Universitätspräsident Ziegler: "Massiver Angriff"
FU-Präsident Günter Ziegler sprach von einem massiven Angriff auf die Freie Universität, erheblichem Sachschaden im gesamten Gebäude und von einer absoluten Grenzüberschreitung. Es habe körperliche Gewalt und verbale Bedrohungen gegen Menschen und massive Beschädigungen gegeben.

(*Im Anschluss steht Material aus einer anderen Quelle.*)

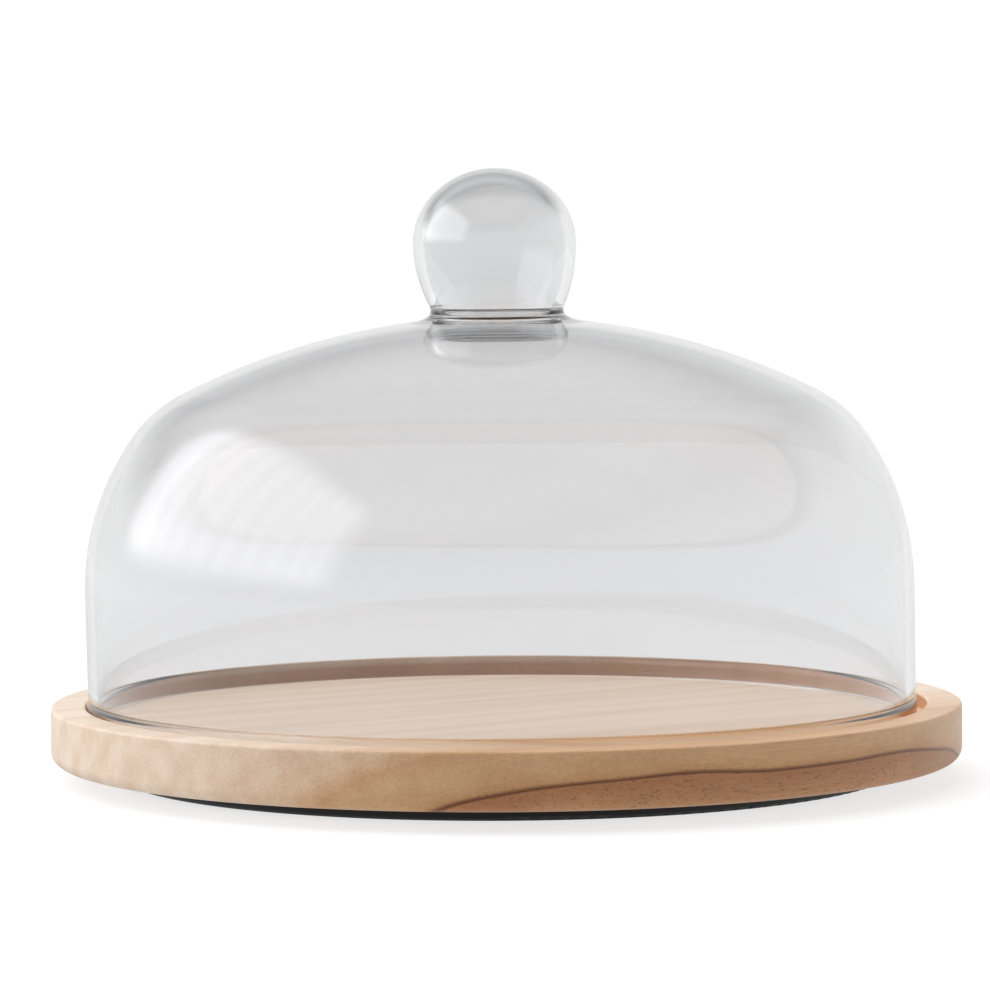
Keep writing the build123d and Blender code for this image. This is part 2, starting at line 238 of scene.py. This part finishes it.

"Es ist nicht der erste Palästina-Protest an dieser Universität, aber es ist eine massive Gewalttat von der Art, wie wir es eben bisher noch nicht gehabt haben", sagte Ziegler der dpa. "Die Freie Universität steht für Dialog." Er habe keinerlei Verständnis für diese Art von Protest. "Es gibt Dialogangebote, aber eben nicht gegenüber Leuten, die uns einfach mit einer Gewalttat überziehen." Die wichtigste Aufgabe der Universität sei es nun, sich um Mitarbeitende und Betroffene zu kümmern und für deren Schutz und Sicherheit zu sorgen.
Verurteilende Reaktionen aus Wissenschaft und Politik
Der Präsident der Hochschulrektorenkonferenz (HRK), Professor Walter Rosenthal, äußerte sich bestürzt: "Ich verurteile diesen ungeheuerlichen Vorfall auf das Schärfste! Die Körperverletzungen und der massive Vandalismus sind strafrechtlich zu ahnden. Solche Handlungen stellen einen brutalen Angriff auf die Wissenschaftsfreiheit dar – glücklicherweise war dieser nicht erfolgreich." Er versicherte den betroffenen Beschäftigten und dem Präsidenten der Freien Universität Berlin seine volle Solidarität.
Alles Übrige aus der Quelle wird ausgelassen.